▶ [Task details]
Identify the lines that contain the word "before" and copy each one.

++++ Listing

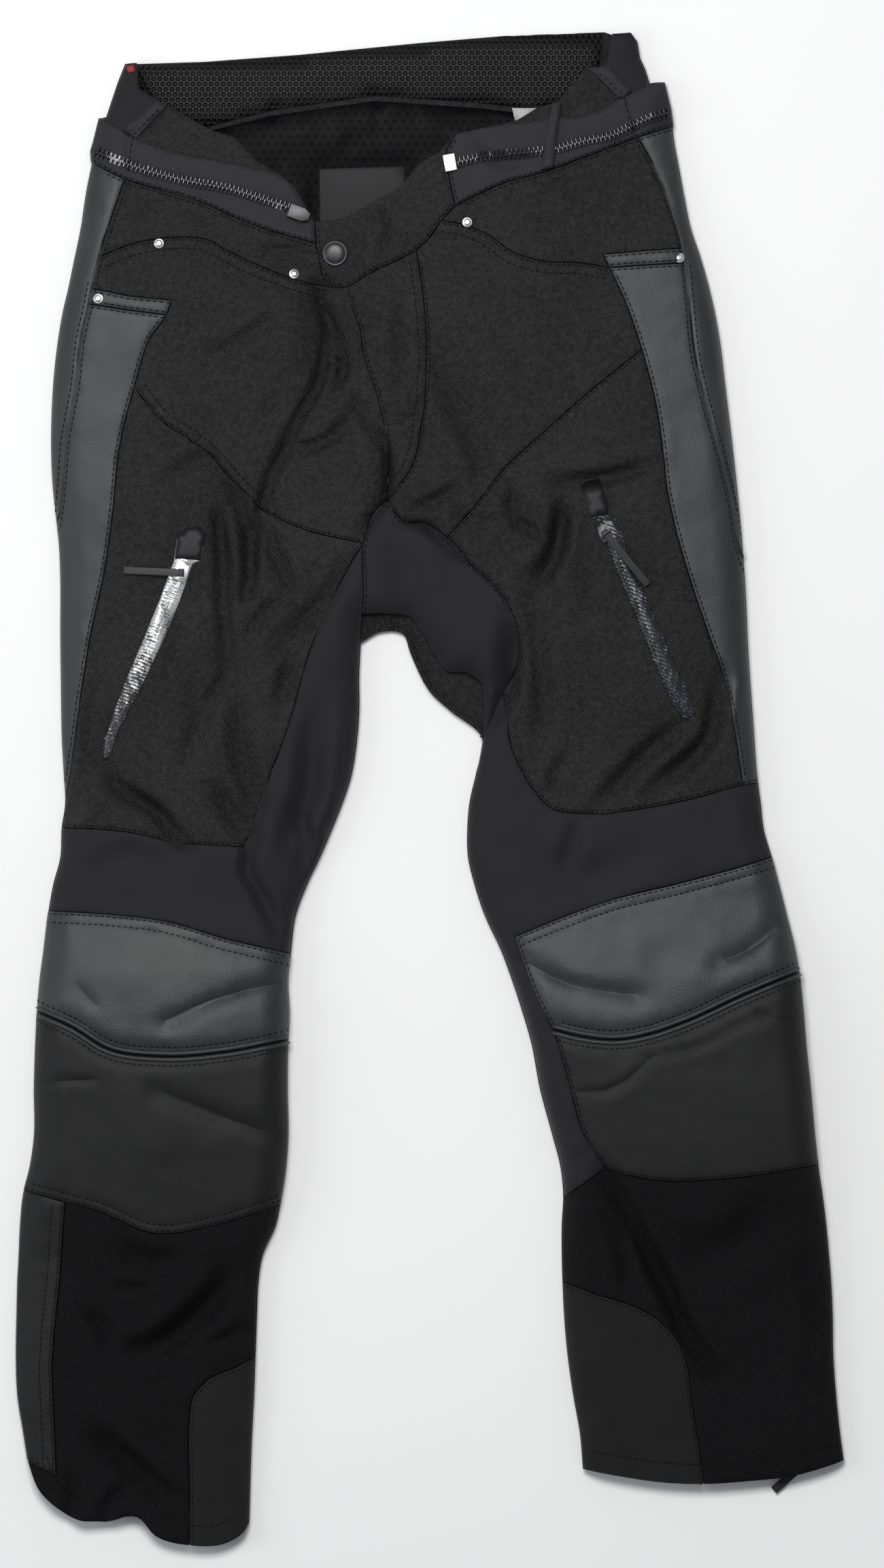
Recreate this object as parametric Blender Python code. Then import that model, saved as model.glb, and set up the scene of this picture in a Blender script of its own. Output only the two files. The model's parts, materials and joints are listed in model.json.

++++++++
++++ Listing

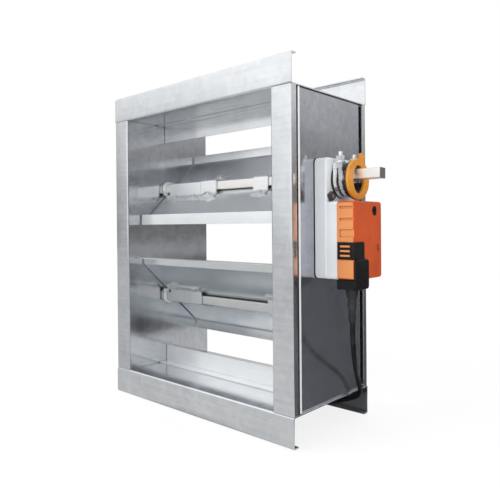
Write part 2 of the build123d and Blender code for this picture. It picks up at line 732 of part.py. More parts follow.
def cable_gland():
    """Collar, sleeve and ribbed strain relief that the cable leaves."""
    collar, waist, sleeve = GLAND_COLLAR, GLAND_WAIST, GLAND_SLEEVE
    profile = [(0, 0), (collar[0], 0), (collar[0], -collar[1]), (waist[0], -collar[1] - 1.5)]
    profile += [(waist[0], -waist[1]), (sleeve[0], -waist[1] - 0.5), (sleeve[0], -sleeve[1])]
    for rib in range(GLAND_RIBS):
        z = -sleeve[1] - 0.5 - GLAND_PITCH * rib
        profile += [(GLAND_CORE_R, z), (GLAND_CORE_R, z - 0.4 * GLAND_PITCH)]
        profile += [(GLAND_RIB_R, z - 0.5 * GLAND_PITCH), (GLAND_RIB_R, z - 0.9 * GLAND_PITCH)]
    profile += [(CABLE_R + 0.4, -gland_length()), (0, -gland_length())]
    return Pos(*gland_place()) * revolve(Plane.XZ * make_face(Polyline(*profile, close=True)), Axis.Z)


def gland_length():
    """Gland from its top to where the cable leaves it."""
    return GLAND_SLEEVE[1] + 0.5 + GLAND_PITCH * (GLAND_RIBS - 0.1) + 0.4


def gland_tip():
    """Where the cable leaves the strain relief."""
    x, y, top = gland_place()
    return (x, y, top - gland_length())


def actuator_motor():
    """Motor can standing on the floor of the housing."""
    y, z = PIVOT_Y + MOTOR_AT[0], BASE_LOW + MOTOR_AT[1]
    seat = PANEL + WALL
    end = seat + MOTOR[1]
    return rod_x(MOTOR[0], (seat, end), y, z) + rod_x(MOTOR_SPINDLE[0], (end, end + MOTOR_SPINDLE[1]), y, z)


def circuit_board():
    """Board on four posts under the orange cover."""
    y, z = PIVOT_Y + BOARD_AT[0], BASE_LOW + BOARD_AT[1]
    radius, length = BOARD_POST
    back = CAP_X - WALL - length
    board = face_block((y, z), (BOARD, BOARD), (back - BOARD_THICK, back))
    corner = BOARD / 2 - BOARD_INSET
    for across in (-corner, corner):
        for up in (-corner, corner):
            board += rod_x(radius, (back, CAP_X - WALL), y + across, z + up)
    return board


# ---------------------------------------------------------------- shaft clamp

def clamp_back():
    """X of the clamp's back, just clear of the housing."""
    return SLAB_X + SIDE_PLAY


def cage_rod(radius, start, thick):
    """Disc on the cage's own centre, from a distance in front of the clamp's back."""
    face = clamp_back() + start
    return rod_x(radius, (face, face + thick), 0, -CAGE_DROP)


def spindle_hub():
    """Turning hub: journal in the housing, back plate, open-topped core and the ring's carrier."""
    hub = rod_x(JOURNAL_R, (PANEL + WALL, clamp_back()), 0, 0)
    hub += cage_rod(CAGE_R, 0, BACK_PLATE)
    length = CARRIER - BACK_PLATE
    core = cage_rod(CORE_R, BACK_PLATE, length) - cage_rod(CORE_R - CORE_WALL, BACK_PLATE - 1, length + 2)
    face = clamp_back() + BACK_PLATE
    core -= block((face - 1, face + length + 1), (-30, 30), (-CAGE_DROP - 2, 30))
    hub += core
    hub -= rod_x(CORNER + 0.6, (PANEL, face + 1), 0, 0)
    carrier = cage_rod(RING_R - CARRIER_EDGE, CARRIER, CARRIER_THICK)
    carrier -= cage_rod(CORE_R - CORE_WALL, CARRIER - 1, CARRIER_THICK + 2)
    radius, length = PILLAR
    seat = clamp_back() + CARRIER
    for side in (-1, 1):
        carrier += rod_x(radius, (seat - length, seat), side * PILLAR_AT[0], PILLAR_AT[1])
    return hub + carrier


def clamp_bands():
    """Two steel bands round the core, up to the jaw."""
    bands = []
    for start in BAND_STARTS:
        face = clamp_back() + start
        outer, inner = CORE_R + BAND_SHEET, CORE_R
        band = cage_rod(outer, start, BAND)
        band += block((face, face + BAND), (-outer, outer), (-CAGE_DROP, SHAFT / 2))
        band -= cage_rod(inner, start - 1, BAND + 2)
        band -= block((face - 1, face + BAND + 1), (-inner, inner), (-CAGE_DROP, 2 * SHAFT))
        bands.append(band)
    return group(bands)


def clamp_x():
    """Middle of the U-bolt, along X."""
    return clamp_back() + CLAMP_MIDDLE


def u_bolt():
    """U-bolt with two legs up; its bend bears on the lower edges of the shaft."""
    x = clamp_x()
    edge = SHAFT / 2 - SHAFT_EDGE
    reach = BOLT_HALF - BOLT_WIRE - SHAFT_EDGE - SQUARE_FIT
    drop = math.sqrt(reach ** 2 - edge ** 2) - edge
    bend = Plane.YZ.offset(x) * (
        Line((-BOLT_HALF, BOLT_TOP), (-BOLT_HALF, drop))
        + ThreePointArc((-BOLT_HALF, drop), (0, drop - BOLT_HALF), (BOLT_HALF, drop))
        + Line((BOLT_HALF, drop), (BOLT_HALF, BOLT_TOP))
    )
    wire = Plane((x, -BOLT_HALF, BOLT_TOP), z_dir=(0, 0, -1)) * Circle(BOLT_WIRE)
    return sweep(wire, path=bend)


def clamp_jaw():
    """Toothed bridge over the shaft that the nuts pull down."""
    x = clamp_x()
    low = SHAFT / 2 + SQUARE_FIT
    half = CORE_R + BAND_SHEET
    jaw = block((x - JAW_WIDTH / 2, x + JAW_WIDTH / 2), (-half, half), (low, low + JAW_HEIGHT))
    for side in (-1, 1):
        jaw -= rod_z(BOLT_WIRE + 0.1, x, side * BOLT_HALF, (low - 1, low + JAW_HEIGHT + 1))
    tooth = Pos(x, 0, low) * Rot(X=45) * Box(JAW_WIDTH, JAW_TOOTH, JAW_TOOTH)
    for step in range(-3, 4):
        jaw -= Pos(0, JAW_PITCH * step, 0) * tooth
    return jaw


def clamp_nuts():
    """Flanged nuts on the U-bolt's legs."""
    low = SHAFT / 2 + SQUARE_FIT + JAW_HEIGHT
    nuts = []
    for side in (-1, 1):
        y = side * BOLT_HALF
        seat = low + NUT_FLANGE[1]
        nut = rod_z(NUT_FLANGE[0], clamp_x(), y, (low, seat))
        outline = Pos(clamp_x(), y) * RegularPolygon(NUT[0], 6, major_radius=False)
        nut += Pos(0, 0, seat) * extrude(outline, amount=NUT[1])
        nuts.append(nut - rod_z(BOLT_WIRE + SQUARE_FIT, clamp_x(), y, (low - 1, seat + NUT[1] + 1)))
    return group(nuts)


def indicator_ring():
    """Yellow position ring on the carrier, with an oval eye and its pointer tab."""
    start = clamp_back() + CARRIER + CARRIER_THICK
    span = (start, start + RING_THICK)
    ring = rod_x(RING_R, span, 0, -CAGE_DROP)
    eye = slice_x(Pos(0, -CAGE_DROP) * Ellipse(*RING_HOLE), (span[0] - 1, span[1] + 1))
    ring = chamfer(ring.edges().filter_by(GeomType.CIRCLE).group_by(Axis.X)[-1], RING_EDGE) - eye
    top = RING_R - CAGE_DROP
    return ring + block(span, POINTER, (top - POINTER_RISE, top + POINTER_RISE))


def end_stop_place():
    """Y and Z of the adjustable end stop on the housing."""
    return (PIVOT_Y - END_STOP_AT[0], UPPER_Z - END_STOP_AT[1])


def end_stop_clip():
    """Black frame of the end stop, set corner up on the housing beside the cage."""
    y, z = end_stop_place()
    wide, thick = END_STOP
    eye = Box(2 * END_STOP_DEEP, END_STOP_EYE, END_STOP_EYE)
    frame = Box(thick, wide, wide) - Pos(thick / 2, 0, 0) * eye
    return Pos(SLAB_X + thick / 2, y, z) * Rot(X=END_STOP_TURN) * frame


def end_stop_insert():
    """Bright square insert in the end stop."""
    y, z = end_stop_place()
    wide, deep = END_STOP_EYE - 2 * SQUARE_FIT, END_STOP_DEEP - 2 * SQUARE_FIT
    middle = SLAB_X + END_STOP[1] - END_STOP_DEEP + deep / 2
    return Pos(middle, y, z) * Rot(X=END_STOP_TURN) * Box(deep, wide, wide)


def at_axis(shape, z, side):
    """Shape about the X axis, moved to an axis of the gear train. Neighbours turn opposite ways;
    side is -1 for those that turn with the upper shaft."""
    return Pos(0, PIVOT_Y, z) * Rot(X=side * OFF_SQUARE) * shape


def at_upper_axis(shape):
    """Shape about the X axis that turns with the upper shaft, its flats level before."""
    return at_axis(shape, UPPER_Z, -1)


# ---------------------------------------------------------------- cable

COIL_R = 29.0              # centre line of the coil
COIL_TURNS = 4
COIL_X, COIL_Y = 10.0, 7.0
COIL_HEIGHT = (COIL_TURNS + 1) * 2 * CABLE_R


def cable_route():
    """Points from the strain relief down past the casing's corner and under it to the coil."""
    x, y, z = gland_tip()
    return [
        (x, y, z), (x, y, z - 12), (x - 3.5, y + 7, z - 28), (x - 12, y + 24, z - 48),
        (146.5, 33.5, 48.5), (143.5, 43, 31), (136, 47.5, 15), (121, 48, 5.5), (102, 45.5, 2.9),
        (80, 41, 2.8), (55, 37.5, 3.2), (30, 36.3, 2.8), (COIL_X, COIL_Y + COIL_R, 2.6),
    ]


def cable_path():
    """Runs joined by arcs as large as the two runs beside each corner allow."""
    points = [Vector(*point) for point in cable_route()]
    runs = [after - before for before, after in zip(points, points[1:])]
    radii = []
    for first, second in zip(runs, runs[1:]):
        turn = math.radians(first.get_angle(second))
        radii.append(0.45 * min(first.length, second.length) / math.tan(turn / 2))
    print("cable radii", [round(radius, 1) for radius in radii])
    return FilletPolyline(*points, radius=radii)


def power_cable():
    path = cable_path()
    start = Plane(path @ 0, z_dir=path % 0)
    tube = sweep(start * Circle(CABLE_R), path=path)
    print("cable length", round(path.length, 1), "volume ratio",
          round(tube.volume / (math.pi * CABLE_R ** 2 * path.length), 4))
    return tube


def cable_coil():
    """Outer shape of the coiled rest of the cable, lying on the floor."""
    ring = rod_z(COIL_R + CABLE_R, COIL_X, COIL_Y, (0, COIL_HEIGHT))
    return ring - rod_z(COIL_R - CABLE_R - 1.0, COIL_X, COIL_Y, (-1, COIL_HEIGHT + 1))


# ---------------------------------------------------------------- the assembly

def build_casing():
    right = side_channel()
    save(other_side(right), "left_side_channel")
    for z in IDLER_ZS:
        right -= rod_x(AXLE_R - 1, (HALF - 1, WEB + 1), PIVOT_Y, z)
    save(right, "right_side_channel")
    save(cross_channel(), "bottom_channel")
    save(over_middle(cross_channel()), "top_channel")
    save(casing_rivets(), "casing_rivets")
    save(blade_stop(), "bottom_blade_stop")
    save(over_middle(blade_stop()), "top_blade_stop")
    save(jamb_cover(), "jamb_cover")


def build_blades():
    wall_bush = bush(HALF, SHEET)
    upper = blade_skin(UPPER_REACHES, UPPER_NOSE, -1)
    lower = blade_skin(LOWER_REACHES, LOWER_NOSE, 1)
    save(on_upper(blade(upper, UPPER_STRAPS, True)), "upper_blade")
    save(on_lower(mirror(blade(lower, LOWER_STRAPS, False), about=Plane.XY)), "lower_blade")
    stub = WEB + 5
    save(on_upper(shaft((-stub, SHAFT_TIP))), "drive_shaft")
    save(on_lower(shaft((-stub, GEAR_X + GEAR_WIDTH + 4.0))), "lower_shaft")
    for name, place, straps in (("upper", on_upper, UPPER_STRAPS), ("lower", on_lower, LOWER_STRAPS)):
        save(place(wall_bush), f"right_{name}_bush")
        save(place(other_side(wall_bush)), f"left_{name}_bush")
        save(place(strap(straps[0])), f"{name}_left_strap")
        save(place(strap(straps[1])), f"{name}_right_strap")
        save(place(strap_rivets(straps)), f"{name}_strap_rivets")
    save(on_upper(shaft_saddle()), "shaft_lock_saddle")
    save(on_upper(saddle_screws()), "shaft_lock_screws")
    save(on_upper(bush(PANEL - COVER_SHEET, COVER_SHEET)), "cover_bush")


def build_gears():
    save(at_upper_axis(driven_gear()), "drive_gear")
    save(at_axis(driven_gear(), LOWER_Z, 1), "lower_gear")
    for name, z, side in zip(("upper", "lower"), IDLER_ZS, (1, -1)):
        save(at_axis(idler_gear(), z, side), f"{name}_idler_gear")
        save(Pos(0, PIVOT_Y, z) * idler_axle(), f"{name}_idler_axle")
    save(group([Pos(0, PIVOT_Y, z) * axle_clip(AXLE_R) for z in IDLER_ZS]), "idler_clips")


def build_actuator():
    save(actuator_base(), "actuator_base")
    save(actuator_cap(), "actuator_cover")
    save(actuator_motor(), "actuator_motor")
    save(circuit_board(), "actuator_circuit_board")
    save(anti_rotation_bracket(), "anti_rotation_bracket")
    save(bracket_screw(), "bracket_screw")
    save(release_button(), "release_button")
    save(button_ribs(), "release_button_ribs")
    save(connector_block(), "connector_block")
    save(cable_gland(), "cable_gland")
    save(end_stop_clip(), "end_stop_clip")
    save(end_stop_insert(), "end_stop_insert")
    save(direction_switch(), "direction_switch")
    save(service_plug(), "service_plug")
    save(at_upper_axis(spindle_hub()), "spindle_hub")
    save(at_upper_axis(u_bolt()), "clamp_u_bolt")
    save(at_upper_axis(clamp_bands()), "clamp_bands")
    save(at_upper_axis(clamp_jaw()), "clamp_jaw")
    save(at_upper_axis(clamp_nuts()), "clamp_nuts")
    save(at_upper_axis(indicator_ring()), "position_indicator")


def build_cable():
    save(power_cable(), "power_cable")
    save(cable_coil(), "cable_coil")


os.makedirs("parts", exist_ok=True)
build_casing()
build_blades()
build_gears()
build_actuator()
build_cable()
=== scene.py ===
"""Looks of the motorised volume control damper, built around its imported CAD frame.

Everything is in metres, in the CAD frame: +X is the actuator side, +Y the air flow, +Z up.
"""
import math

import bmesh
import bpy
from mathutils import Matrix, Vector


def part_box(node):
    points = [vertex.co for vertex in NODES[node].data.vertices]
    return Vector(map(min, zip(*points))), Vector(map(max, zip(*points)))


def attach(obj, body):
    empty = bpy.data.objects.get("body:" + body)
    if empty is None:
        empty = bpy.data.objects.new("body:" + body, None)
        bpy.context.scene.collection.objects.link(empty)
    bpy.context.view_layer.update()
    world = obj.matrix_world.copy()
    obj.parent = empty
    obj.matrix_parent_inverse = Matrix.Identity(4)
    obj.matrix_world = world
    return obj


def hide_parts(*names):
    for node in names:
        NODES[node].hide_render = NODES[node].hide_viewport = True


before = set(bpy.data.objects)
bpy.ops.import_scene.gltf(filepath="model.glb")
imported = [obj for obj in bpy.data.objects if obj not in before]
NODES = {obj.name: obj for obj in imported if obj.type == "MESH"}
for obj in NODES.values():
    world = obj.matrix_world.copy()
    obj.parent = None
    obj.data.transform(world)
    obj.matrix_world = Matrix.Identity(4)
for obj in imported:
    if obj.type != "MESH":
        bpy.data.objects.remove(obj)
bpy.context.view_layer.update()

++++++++

▶ [Full answer]
    """Shape about the X axis that turns with the upper shaft, its flats level before."""
    runs = [after - before for before, after in zip(points, points[1:])]
before = set(bpy.data.objects)
imported = [obj for obj in bpy.data.objects if obj not in before]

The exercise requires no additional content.